**Task details**.
Provide an exact reproduction of every entry.

**Records**.
┌────────

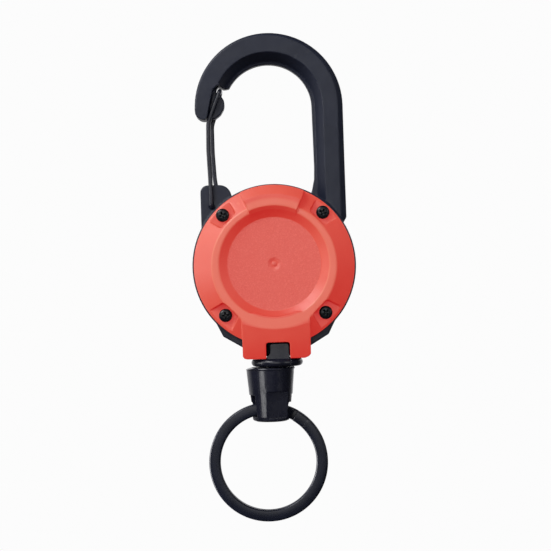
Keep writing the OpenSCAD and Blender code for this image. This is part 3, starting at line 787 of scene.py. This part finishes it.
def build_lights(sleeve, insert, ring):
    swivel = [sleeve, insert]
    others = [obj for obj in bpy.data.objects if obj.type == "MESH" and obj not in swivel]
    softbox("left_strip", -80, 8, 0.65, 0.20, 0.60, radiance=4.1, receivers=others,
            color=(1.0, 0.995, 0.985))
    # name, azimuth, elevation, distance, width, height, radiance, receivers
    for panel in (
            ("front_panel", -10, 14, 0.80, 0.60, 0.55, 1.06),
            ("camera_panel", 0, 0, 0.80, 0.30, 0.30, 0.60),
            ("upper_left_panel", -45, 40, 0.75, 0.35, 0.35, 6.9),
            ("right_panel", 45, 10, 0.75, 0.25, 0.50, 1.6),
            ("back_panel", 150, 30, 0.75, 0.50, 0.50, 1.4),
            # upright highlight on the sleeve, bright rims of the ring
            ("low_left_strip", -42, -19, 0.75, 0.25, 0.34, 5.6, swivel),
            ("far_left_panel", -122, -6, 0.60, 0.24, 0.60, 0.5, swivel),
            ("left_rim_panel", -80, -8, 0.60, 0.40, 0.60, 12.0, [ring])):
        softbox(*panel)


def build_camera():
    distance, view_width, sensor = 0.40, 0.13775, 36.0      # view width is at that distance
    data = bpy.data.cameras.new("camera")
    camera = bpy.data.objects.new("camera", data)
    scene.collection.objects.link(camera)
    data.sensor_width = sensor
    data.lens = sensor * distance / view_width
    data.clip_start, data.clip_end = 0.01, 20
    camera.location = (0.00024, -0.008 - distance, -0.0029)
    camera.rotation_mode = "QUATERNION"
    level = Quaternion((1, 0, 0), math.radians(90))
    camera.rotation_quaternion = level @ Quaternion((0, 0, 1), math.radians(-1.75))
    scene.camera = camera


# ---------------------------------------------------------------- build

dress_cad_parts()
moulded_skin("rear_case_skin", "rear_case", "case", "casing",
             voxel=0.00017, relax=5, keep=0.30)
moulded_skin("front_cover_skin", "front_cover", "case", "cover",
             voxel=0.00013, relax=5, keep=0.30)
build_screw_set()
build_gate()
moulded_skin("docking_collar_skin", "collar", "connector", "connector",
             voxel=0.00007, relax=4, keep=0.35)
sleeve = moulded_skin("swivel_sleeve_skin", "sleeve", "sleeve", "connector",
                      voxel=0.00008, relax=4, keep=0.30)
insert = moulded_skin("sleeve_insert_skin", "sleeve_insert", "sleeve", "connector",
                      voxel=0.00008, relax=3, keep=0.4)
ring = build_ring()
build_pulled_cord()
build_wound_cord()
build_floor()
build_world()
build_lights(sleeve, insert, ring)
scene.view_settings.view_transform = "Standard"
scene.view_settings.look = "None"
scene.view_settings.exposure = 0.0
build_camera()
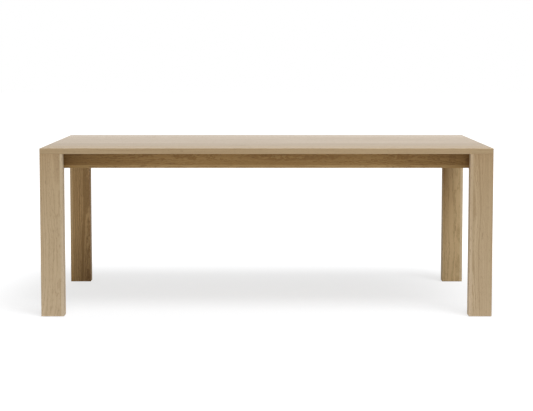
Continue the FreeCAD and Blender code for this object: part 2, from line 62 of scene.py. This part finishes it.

└────────

**Finished exercise**.
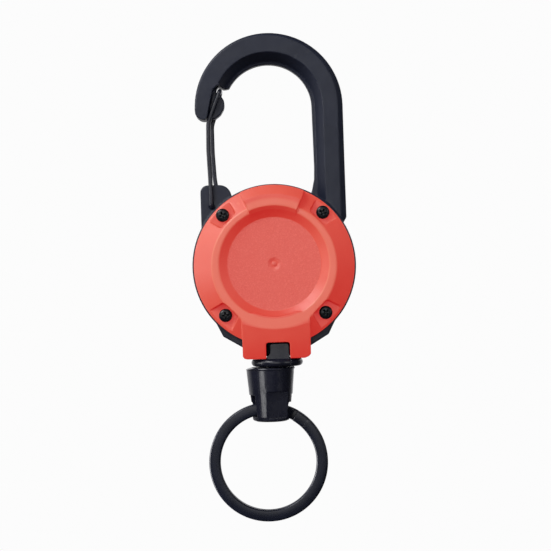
Keep writing the OpenSCAD and Blender code for this image. This is part 3, starting at line 787 of scene.py. This part finishes it.
def build_lights(sleeve, insert, ring):
    swivel = [sleeve, insert]
    others = [obj for obj in bpy.data.objects if obj.type == "MESH" and obj not in swivel]
    softbox("left_strip", -80, 8, 0.65, 0.20, 0.60, radiance=4.1, receivers=others,
            color=(1.0, 0.995, 0.985))
    # name, azimuth, elevation, distance, width, height, radiance, receivers
    for panel in (
            ("front_panel", -10, 14, 0.80, 0.60, 0.55, 1.06),
            ("camera_panel", 0, 0, 0.80, 0.30, 0.30, 0.60),
            ("upper_left_panel", -45, 40, 0.75, 0.35, 0.35, 6.9),
            ("right_panel", 45, 10, 0.75, 0.25, 0.50, 1.6),
            ("back_panel", 150, 30, 0.75, 0.50, 0.50, 1.4),
            # upright highlight on the sleeve, bright rims of the ring
            ("low_left_strip", -42, -19, 0.75, 0.25, 0.34, 5.6, swivel),
            ("far_left_panel", -122, -6, 0.60, 0.24, 0.60, 0.5, swivel),
            ("left_rim_panel", -80, -8, 0.60, 0.40, 0.60, 12.0, [ring])):
        softbox(*panel)


def build_camera():
    distance, view_width, sensor = 0.40, 0.13775, 36.0      # view width is at that distance
    data = bpy.data.cameras.new("camera")
    camera = bpy.data.objects.new("camera", data)
    scene.collection.objects.link(camera)
    data.sensor_width = sensor
    data.lens = sensor * distance / view_width
    data.clip_start, data.clip_end = 0.01, 20
    camera.location = (0.00024, -0.008 - distance, -0.0029)
    camera.rotation_mode = "QUATERNION"
    level = Quaternion((1, 0, 0), math.radians(90))
    camera.rotation_quaternion = level @ Quaternion((0, 0, 1), math.radians(-1.75))
    scene.camera = camera


# ---------------------------------------------------------------- build

dress_cad_parts()
moulded_skin("rear_case_skin", "rear_case", "case", "casing",
             voxel=0.00017, relax=5, keep=0.30)
moulded_skin("front_cover_skin", "front_cover", "case", "cover",
             voxel=0.00013, relax=5, keep=0.30)
build_screw_set()
build_gate()
moulded_skin("docking_collar_skin", "collar", "connector", "connector",
             voxel=0.00007, relax=4, keep=0.35)
sleeve = moulded_skin("swivel_sleeve_skin", "sleeve", "sleeve", "connector",
                      voxel=0.00008, relax=4, keep=0.30)
insert = moulded_skin("sleeve_insert_skin", "sleeve_insert", "sleeve", "connector",
                      voxel=0.00008, relax=3, keep=0.4)
ring = build_ring()
build_pulled_cord()
build_wound_cord()
build_floor()
build_world()
build_lights(sleeve, insert, ring)
scene.view_settings.view_transform = "Standard"
scene.view_settings.look = "None"
scene.view_settings.exposure = 0.0
build_camera()
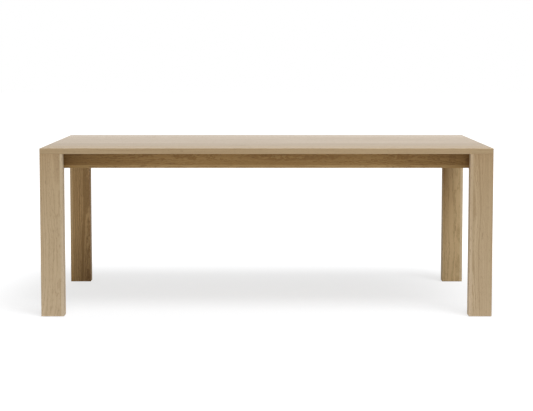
Continue the FreeCAD and Blender code for this object: part 2, from line 62 of scene.py. This part finishes it.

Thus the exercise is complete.